__EXTRACTED RECORDS__.
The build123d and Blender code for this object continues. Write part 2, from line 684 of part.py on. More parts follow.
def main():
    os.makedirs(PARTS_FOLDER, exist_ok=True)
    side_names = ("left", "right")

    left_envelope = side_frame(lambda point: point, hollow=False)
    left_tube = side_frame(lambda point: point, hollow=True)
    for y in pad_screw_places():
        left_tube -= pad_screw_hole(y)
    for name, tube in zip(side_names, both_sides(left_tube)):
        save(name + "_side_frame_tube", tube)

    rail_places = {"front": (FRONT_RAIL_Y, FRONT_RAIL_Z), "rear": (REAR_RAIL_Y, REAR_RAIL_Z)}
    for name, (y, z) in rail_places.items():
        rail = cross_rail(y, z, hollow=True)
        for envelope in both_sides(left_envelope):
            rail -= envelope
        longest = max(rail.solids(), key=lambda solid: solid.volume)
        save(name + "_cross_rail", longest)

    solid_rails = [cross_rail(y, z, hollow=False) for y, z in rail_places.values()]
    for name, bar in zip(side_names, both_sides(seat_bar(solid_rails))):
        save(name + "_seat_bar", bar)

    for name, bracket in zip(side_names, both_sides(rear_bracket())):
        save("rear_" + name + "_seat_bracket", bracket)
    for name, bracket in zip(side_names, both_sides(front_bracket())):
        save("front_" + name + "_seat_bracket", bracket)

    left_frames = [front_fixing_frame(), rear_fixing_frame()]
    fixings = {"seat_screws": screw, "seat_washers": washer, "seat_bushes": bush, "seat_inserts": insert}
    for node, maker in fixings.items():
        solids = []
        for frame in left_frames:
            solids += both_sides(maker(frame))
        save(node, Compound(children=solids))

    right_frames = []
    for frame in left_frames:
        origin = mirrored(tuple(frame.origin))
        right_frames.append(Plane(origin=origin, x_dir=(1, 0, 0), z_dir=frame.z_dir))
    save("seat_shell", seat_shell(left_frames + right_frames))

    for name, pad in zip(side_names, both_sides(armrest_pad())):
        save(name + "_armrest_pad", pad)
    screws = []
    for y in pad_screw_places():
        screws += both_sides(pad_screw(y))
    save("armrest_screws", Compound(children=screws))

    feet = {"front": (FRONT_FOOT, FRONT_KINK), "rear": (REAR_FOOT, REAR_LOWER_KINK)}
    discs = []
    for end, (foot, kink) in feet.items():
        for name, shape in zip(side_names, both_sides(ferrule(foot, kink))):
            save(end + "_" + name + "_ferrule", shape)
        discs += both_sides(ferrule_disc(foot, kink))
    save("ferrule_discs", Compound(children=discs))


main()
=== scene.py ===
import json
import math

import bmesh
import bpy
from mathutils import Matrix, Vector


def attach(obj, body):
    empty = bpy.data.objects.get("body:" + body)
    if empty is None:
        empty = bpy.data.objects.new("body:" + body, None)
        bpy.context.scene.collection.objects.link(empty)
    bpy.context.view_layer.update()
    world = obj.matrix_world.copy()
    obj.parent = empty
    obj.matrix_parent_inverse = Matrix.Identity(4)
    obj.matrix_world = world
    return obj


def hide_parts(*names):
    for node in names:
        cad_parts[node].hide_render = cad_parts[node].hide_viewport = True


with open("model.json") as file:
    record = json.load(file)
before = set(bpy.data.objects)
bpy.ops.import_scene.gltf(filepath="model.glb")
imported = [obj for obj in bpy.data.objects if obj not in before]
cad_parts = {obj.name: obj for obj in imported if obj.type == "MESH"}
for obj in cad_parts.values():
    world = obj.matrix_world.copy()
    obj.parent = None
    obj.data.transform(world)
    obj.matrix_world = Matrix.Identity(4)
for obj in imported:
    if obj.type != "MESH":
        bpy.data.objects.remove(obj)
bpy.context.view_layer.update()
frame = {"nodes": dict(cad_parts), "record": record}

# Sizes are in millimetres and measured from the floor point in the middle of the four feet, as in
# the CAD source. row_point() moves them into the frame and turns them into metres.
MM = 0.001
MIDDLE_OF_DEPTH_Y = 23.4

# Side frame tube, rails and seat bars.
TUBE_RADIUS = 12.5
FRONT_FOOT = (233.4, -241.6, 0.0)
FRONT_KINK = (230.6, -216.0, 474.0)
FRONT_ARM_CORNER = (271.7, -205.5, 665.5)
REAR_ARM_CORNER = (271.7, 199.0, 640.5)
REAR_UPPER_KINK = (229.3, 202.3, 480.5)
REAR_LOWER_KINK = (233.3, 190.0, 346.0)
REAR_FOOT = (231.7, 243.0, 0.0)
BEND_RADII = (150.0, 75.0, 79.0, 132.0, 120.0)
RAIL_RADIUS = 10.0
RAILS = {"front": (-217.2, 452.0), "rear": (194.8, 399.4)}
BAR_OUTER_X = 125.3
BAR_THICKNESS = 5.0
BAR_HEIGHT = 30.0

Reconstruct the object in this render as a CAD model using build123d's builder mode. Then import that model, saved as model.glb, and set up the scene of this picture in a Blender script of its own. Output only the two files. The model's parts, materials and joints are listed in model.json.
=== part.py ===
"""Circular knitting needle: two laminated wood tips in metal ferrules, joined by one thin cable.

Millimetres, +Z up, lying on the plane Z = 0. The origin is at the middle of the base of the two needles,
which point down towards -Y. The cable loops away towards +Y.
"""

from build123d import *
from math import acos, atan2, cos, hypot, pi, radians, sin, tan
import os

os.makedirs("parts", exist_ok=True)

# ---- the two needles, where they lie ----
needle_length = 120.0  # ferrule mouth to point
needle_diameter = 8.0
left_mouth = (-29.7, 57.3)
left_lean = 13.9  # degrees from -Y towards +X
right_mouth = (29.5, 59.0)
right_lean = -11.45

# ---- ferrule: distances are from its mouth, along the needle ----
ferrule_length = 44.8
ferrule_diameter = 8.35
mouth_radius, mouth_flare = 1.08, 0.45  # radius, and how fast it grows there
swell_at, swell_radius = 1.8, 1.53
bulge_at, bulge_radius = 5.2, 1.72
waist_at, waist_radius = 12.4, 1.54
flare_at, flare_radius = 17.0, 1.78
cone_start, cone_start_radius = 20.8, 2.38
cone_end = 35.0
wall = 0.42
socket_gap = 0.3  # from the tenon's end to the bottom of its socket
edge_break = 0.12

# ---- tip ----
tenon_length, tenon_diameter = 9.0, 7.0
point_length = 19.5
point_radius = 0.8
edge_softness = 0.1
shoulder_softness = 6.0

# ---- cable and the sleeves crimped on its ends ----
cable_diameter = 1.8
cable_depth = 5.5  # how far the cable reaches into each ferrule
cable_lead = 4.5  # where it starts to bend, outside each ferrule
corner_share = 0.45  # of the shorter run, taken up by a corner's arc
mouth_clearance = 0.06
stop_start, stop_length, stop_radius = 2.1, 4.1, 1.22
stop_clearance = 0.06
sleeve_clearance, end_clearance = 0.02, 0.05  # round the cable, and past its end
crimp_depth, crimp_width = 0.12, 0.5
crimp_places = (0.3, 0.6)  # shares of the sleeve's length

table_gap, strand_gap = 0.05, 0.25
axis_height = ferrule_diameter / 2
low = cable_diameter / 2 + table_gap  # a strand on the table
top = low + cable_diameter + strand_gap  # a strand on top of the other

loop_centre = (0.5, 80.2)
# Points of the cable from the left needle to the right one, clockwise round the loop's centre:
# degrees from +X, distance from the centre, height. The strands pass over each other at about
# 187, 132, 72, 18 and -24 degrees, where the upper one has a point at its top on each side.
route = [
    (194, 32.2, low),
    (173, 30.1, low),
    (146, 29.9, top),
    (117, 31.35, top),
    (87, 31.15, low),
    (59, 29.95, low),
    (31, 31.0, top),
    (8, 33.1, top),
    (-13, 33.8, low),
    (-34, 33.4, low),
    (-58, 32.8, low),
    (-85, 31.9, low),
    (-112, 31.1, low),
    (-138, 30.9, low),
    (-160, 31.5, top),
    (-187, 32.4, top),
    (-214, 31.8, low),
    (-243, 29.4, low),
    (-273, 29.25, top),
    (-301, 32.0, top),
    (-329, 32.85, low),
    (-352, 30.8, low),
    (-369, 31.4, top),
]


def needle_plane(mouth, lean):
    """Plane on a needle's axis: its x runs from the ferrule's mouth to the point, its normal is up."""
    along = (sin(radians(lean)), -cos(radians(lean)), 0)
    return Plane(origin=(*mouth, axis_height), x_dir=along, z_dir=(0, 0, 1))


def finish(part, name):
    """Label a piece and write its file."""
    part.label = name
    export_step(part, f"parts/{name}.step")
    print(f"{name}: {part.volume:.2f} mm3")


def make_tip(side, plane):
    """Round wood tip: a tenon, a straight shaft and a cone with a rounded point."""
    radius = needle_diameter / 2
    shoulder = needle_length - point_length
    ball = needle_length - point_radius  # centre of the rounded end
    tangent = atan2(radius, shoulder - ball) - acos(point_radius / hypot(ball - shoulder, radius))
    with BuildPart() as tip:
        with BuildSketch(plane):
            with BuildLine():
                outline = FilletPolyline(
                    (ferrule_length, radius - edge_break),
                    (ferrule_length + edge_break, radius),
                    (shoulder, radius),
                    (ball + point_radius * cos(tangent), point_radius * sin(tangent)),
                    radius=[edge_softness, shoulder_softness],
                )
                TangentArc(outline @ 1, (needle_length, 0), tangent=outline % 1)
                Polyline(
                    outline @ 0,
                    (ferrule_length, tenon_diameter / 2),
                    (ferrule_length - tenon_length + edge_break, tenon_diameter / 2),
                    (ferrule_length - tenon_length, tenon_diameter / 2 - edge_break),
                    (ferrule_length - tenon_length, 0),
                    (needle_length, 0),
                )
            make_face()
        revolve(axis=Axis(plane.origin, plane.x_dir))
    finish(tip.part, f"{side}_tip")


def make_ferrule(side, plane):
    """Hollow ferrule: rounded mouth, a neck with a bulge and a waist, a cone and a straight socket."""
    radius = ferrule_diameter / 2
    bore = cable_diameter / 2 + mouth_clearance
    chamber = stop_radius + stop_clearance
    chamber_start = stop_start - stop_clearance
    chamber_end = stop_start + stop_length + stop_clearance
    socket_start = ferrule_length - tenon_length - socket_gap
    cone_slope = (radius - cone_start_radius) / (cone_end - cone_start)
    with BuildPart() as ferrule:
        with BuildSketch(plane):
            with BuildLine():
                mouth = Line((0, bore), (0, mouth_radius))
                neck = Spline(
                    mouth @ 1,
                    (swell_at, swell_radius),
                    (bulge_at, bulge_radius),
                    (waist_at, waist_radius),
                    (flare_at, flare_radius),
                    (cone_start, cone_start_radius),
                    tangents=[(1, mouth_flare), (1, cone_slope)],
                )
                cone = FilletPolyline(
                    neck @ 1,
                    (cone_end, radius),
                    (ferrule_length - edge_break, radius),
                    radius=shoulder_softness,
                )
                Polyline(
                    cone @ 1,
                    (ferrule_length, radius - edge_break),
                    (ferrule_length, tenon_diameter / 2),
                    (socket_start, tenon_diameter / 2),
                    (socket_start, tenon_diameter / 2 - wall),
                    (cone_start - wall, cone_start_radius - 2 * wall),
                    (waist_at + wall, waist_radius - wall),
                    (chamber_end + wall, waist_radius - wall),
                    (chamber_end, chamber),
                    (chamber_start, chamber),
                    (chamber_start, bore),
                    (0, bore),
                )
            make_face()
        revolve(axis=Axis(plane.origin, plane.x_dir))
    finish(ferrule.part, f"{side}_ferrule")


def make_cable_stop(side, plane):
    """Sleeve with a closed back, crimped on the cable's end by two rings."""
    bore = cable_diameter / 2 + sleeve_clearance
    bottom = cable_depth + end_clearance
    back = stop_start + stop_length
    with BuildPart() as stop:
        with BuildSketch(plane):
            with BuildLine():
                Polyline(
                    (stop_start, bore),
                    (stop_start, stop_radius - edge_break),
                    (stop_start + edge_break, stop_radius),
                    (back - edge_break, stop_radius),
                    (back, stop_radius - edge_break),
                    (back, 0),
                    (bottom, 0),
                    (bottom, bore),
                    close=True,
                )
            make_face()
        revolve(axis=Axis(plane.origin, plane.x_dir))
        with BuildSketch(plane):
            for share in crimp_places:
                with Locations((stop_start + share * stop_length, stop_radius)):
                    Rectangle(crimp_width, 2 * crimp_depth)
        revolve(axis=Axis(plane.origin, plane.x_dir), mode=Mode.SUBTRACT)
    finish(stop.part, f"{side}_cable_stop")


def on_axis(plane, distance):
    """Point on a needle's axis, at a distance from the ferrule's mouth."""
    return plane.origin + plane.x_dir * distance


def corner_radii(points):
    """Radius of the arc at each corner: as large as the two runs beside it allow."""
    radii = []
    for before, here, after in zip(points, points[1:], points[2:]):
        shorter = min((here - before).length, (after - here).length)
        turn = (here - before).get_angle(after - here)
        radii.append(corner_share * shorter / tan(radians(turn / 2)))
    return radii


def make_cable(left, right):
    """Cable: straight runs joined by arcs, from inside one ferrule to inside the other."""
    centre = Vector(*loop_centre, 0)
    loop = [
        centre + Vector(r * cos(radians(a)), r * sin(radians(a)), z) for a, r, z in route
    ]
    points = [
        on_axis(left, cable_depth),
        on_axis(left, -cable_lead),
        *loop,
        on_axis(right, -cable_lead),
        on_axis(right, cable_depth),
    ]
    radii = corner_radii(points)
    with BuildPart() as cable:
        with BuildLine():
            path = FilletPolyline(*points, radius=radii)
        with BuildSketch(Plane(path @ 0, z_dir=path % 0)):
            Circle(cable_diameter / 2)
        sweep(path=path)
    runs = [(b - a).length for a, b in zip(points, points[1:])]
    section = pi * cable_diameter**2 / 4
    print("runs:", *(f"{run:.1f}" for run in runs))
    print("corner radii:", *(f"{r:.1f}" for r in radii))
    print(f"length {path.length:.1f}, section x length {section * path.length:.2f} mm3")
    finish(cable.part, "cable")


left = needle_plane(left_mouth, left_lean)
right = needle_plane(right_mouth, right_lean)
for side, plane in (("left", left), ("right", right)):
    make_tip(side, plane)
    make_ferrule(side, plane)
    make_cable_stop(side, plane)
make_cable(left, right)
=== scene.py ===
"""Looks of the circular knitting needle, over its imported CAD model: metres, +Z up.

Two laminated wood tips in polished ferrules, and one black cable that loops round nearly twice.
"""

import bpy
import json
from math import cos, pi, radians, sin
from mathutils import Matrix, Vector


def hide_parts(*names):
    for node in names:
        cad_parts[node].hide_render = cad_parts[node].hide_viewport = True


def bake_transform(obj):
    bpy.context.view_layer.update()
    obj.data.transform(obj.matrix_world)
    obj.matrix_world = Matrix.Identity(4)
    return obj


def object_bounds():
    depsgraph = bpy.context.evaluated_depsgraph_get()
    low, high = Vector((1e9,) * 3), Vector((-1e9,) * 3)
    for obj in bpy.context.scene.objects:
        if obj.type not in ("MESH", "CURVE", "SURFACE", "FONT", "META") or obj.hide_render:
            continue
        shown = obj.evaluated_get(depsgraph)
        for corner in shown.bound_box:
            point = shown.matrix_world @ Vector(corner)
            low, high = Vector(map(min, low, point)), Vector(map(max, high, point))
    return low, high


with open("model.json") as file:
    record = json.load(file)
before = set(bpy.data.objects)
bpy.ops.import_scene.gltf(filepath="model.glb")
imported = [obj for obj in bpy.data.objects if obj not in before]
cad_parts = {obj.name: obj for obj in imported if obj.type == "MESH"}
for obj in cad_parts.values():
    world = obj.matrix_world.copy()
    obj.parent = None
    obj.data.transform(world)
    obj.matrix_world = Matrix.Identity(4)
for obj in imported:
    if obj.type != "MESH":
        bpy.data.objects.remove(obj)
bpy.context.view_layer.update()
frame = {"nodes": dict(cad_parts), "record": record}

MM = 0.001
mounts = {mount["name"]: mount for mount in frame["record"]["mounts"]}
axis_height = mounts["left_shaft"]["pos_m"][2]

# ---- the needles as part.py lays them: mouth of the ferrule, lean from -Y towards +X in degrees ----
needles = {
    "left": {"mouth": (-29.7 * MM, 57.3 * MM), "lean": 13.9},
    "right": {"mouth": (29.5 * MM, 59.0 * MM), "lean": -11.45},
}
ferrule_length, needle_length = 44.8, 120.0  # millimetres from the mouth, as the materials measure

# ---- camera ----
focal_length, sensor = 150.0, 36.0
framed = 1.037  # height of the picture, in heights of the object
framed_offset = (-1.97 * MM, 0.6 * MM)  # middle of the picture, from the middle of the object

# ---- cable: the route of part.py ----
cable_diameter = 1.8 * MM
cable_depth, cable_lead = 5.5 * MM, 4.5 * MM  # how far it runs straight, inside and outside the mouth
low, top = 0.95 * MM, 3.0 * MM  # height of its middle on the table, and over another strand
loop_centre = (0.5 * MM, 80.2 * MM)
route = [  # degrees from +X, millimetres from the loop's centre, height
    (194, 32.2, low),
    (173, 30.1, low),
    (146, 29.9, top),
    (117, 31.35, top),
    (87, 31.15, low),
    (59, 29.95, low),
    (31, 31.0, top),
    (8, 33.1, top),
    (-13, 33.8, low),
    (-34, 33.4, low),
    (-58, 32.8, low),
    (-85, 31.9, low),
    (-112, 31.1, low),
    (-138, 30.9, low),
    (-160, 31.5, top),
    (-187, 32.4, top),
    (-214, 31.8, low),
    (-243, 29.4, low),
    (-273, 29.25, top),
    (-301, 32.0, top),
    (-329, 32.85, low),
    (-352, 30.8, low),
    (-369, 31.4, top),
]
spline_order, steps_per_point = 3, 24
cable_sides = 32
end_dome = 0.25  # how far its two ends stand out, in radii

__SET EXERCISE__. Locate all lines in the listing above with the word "that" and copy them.

__RESPONSE TO THE TASK__.
Reconstruct the object in this render as a CAD model using build123d's builder mode. Then import that model, saved as model.glb, and set up the scene of this picture in a Blender script of its own. Output only the two files. The model's parts, materials and joints are listed in model.json.
Two laminated wood tips in polished ferrules, and one black cable that loops round nearly twice.